(CNSNews.com) - Pleased that the IRS admitted to targeting conservative groups seeking tax-exempt status, Tea Party members hope for justice during Friday’s hearing before Congress.
To Jenny Beth Martin, co-founder of Tea Party Patriots, that justice should be job termination for all involved.
“They can’t continue to work for the IRS. If they are willing to unfairly and unequally apply the law to us, they are willing to do it to somebody in the future,” Martin said. “The consequences must be so severe that whatever the precedent is set from this, people who work for the IRS in the future will not use that agency as a weapon.”
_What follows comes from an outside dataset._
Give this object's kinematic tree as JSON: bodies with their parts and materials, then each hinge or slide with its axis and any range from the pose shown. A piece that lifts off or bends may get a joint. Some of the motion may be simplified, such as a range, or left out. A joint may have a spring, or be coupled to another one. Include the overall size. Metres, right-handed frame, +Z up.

Richmond Tea Party member Bruce Jaggard said an apology would be acceptable, but it should just be the very first step.
“There is a lot more that they’ve got to do to satisfy us,” he said. “It took us two and a half years to get our tax exempt status. We went through a lot of hoops, and they made it extremely difficult. It was very irritating, and it angered us. So we are just finally glad to see it come to a head.”
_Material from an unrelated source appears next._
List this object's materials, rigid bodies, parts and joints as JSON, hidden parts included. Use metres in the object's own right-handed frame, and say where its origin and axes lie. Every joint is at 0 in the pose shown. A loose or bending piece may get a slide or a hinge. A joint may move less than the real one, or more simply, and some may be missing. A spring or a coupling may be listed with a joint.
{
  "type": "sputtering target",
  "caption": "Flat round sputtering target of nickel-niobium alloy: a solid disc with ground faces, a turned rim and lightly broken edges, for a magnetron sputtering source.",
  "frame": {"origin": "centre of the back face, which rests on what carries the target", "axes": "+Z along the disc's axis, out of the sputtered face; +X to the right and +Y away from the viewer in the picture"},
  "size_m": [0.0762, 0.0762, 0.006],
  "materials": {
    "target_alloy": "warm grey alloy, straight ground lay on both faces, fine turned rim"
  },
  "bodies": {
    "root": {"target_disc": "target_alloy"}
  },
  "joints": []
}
George Brunemann, Cincinnati Tea Party member and former president, attended Friday’s hearing because he and his wife had personally been audited by the IRS after she, as treasurer, deposited a large sum of money following a successful rally in 2010. He said that it is not just a Tea Party issue, but an issue for all citizens of the United States.
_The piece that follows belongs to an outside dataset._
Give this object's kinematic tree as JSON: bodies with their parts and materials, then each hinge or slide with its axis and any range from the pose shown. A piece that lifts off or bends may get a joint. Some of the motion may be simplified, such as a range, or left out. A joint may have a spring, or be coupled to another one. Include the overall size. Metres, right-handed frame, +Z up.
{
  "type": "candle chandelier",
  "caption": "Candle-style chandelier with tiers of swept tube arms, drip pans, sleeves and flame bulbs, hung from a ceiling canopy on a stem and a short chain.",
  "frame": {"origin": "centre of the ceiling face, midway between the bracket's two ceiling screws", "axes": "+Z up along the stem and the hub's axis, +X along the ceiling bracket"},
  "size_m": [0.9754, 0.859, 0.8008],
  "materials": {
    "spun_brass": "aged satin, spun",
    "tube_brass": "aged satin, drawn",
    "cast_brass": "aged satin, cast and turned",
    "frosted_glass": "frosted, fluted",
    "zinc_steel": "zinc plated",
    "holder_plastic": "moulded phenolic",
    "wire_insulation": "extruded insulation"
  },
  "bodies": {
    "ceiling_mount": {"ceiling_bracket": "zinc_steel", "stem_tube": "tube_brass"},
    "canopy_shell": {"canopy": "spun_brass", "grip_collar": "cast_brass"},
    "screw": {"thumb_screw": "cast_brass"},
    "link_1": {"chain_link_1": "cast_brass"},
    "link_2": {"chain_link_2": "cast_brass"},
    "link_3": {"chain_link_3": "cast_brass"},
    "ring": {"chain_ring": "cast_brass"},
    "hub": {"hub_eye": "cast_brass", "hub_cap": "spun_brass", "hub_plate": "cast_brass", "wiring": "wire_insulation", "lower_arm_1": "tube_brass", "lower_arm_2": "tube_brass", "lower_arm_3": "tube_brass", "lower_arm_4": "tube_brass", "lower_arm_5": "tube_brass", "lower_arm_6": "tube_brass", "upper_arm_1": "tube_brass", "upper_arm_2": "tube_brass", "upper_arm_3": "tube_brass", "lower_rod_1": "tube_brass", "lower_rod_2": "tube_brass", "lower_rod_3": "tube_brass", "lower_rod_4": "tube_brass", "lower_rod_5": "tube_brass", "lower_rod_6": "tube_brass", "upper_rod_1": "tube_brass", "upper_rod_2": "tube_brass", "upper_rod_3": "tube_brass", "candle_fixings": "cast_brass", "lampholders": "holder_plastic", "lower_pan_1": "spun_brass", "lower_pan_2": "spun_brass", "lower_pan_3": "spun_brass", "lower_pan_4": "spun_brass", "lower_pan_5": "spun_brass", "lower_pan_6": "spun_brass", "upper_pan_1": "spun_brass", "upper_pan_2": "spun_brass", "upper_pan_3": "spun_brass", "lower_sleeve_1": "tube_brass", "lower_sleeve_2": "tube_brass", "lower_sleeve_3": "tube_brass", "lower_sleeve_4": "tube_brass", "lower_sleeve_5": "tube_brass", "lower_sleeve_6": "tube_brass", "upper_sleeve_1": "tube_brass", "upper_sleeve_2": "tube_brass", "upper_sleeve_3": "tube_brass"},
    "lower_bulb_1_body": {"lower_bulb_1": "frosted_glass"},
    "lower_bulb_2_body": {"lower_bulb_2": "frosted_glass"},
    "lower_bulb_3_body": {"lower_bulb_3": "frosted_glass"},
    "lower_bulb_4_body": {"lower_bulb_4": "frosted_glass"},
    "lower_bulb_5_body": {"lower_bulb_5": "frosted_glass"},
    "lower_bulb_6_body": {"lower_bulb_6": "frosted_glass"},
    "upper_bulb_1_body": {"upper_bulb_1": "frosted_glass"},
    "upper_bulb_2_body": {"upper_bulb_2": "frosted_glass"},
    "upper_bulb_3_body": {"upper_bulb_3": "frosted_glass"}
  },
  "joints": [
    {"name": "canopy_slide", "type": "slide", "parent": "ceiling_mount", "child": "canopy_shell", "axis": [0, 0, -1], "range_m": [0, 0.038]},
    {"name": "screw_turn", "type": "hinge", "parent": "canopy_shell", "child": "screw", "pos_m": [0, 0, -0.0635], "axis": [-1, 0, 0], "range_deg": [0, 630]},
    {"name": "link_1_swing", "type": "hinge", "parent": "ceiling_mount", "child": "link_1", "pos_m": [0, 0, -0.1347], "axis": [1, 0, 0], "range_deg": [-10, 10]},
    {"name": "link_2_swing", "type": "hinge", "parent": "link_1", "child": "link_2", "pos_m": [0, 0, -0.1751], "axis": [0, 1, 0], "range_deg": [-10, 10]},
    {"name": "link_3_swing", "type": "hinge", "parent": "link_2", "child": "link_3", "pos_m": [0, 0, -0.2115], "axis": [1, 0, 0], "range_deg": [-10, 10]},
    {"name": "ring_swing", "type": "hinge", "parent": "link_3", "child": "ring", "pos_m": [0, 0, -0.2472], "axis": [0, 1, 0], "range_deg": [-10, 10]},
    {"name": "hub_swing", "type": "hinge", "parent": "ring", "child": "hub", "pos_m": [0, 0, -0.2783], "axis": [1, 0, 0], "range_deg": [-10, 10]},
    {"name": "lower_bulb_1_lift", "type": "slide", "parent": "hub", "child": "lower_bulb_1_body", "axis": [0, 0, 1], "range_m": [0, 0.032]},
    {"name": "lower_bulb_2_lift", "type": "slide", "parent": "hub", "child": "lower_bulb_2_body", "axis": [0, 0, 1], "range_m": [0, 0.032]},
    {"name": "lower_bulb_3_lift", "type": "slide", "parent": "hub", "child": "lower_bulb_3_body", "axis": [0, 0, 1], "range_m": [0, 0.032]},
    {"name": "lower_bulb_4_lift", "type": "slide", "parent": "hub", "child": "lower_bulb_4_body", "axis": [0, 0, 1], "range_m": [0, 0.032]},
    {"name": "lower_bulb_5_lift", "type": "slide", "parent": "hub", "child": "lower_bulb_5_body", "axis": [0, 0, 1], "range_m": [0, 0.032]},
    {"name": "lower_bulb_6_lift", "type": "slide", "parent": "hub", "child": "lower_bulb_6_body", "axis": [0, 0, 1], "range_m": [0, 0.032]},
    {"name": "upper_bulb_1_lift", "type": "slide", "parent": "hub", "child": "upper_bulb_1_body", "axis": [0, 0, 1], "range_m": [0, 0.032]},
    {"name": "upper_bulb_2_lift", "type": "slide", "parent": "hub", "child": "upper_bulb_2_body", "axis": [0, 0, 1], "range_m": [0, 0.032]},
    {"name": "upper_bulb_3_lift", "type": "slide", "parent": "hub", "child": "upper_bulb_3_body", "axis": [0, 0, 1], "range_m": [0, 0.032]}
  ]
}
“This has to do with being a citizen, and because of what you said or what you think, the IRS is now singling you out for special investigations, it’s like the ultimate form of intimidation,” he said. “Today this is what they are picking on, but who is to say it’s not you tomorrow? And that’s the real issue. They are an incredibly powerful organization with little oversight, and we are seeing that now.”